• [GOAL OF THE EXERCISE] What lines of the data include the string "context"? Copy them all.

* start RECORD EXTRACTS *

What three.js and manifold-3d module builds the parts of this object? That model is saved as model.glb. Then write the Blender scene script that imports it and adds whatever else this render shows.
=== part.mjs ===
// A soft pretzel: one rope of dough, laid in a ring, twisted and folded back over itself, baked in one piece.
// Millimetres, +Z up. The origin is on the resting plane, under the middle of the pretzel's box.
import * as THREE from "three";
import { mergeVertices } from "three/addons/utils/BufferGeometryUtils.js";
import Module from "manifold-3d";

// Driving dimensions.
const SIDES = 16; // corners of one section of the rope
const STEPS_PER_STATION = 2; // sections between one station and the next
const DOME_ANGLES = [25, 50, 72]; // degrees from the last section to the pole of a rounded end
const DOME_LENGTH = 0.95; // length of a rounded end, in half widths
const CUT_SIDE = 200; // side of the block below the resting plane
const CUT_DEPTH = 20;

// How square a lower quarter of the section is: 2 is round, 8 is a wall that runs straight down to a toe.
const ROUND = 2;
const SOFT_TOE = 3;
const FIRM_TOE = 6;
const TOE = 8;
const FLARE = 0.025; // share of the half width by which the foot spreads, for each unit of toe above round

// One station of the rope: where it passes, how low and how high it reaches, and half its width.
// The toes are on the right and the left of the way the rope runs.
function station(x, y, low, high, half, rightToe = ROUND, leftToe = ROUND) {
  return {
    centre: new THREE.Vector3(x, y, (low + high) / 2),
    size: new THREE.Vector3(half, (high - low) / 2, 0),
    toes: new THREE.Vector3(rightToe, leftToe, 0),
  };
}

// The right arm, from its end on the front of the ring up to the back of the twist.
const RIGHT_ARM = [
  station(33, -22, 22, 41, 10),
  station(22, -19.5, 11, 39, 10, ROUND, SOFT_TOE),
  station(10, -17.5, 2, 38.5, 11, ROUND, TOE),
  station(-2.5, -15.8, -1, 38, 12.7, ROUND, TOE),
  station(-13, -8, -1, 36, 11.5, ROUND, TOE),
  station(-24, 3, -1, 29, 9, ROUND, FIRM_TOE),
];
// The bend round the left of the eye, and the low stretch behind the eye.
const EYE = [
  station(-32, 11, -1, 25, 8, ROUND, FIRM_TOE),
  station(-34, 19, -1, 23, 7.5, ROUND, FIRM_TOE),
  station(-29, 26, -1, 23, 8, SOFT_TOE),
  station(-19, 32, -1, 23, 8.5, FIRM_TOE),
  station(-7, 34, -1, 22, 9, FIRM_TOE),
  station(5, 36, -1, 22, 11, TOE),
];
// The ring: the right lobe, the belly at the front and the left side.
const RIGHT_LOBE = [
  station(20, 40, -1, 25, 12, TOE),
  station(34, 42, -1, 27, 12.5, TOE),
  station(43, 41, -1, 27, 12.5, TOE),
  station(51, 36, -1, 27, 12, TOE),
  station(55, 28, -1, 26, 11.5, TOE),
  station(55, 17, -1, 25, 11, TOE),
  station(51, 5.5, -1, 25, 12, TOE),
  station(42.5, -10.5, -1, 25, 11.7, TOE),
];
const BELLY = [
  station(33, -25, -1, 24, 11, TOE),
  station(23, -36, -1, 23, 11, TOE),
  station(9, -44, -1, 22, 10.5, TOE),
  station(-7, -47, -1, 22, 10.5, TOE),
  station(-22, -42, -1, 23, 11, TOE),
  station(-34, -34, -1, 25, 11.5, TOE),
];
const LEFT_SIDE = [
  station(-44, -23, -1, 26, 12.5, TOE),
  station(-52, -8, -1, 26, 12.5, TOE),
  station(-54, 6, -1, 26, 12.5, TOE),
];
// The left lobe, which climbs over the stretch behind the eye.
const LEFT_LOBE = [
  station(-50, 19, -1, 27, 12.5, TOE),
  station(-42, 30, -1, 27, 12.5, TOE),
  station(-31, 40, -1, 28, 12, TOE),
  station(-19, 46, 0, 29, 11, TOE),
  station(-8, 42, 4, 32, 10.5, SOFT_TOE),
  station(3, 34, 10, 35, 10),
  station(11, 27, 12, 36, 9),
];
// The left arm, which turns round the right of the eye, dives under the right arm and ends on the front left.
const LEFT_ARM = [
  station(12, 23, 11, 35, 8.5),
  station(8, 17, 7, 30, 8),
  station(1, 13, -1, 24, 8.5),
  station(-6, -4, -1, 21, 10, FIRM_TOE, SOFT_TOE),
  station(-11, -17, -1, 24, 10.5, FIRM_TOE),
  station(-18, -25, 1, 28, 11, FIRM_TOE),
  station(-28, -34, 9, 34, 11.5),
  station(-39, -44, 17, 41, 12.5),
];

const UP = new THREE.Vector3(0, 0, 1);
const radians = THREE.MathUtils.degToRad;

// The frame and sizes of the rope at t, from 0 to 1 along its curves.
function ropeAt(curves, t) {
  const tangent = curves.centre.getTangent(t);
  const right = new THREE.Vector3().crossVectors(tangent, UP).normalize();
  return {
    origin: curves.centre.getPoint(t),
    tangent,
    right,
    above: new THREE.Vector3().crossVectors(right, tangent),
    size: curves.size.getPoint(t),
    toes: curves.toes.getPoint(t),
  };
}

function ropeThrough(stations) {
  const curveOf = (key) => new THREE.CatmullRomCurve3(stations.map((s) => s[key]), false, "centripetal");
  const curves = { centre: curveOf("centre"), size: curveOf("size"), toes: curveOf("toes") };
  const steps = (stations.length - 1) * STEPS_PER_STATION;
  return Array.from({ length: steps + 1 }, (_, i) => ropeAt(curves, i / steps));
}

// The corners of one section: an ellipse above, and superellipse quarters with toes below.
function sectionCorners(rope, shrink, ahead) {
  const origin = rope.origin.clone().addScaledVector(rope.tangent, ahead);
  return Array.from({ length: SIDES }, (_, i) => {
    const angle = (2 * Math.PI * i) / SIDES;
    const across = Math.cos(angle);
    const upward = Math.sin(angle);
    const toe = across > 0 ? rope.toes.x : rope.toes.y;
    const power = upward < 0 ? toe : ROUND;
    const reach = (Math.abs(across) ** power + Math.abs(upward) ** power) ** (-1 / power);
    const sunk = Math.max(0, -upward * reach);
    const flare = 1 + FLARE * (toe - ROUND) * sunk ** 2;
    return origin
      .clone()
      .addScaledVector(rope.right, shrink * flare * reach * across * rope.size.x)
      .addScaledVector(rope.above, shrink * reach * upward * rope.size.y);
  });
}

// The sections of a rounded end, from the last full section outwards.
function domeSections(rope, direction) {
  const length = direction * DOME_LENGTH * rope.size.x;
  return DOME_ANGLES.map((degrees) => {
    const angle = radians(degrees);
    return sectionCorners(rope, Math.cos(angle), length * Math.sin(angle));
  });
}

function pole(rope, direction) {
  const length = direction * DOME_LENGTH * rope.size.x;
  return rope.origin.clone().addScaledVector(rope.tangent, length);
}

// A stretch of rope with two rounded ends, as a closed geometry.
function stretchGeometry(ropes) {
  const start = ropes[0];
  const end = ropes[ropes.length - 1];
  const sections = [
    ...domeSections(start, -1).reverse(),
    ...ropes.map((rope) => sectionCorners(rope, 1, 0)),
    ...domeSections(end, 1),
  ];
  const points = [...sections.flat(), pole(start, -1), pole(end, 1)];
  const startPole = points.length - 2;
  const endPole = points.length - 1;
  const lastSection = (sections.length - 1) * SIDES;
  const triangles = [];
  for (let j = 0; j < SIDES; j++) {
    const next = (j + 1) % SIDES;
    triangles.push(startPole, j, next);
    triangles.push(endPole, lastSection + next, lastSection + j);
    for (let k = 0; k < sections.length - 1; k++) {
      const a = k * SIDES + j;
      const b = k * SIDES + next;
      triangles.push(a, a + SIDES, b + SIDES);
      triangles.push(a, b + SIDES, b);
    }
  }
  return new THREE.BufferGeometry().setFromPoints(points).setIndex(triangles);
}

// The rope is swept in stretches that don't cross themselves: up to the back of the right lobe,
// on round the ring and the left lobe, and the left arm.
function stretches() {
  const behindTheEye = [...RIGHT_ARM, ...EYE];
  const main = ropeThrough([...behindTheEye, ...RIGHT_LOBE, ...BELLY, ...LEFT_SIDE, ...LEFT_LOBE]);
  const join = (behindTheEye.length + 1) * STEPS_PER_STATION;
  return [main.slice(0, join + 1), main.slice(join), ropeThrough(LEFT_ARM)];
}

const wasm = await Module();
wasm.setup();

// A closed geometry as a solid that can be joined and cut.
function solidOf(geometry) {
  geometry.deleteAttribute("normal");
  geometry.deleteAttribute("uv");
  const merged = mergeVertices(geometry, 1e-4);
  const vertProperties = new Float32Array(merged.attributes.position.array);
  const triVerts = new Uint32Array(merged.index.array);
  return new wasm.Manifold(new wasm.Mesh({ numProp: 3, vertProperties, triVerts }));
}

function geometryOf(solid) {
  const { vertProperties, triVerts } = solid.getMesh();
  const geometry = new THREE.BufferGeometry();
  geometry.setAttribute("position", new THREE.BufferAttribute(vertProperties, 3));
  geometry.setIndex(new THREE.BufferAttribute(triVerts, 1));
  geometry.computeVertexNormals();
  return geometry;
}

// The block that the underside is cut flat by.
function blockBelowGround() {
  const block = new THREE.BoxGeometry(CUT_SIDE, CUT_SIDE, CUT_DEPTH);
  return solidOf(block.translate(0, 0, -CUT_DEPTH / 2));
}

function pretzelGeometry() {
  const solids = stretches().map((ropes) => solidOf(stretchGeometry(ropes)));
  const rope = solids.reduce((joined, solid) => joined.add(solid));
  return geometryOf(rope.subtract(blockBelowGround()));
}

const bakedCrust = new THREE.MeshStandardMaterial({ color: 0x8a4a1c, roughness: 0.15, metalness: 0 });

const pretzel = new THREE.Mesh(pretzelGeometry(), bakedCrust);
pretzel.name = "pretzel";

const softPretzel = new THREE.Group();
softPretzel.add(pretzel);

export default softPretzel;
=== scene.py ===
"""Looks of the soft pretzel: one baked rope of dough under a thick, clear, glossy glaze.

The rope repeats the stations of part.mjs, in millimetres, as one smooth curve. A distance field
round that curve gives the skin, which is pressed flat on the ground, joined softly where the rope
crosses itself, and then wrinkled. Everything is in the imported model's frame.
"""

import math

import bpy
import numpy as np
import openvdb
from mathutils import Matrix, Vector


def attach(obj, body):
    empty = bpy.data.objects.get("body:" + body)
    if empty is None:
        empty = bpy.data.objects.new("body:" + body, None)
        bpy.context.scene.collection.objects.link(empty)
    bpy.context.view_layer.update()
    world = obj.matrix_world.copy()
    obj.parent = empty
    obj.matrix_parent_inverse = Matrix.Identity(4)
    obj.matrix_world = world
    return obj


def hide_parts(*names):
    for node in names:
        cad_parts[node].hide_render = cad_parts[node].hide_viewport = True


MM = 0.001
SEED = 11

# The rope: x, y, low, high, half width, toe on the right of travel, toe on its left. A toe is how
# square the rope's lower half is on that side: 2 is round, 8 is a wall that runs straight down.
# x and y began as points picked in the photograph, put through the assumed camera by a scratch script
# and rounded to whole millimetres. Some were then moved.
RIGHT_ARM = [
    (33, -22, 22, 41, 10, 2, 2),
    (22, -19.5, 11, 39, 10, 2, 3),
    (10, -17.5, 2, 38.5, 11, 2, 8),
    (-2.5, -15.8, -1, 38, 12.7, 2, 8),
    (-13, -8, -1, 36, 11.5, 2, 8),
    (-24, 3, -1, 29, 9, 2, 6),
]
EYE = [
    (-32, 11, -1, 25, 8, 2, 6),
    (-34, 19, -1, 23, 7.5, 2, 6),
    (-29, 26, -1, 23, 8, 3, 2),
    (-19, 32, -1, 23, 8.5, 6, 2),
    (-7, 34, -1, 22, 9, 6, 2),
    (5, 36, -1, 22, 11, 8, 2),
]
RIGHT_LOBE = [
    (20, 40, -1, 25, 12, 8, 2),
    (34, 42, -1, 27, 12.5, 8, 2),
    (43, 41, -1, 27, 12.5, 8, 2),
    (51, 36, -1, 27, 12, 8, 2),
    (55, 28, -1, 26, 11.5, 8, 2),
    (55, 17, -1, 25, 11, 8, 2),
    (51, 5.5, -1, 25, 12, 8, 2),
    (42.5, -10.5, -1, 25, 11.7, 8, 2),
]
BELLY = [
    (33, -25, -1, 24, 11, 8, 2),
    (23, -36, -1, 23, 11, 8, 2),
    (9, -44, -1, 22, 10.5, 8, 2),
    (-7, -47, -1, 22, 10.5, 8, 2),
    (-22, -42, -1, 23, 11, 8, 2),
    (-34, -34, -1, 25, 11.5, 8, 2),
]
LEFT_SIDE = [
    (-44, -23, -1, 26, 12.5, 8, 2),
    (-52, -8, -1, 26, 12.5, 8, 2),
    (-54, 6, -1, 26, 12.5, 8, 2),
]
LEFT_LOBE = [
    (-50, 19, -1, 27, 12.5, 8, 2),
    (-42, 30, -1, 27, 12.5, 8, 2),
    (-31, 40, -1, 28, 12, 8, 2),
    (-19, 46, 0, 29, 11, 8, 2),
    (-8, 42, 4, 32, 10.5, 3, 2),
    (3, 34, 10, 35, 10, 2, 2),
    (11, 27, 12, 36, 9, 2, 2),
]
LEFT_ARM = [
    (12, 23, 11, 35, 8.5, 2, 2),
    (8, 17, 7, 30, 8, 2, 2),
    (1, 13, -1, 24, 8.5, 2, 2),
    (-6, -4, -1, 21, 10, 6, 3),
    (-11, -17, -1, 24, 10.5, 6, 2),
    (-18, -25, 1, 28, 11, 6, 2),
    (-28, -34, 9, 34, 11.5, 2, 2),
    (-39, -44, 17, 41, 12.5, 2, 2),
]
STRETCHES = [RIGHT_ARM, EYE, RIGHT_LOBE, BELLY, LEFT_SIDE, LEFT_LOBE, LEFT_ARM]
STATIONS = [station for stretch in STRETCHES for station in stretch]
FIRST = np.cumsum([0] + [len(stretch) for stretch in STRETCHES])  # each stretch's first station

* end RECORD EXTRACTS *
* start RECORD EXTRACTS *

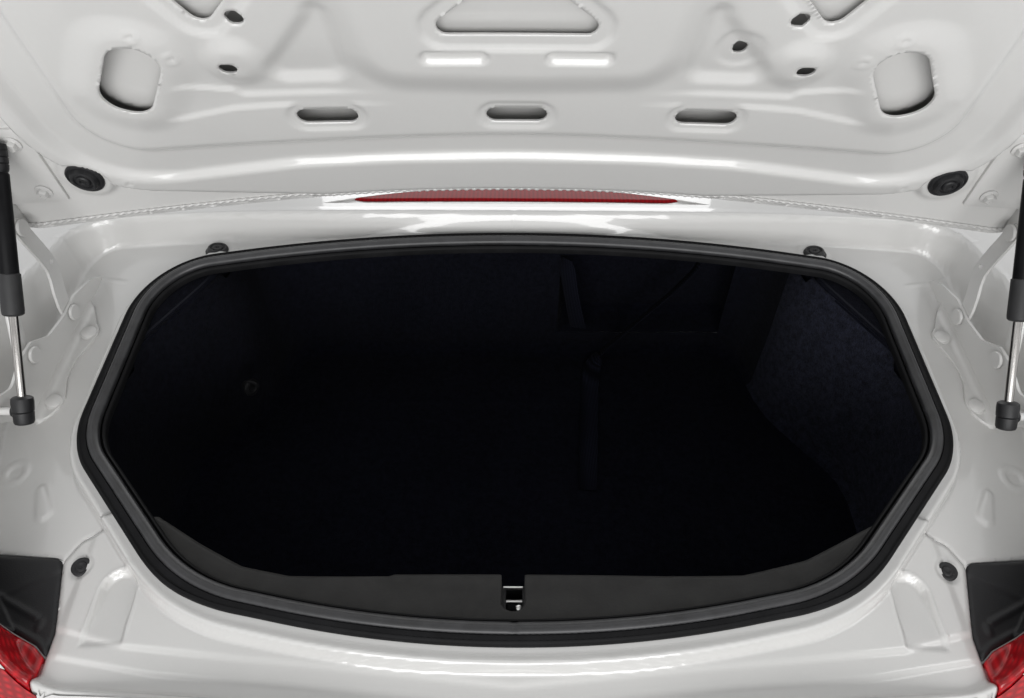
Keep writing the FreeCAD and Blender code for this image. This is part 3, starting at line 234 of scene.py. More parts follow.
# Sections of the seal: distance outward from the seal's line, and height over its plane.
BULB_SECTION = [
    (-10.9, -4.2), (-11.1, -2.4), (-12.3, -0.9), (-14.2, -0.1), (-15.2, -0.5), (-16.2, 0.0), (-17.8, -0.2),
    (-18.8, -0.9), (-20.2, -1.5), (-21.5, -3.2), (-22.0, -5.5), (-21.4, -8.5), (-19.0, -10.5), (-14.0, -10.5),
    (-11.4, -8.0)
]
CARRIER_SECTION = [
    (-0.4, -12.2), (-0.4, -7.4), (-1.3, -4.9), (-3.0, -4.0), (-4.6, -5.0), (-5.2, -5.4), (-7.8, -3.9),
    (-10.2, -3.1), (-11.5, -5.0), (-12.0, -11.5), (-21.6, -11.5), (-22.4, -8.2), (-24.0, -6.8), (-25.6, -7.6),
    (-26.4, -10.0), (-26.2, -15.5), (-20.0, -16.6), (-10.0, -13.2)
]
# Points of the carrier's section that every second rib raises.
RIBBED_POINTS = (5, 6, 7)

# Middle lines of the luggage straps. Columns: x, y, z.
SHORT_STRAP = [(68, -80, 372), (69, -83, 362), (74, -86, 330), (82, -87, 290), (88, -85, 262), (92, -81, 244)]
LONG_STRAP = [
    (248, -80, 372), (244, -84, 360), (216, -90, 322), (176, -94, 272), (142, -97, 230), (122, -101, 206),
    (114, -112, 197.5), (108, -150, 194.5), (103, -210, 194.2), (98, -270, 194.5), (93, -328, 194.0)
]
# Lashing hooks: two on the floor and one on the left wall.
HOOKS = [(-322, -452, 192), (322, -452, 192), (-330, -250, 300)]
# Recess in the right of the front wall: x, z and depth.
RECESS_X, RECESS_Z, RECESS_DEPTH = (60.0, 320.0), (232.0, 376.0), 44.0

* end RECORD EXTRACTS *

• [TASK SOLUTION]
        bpy.context.scene.collection.objects.link(empty)
    bpy.context.view_layer.update()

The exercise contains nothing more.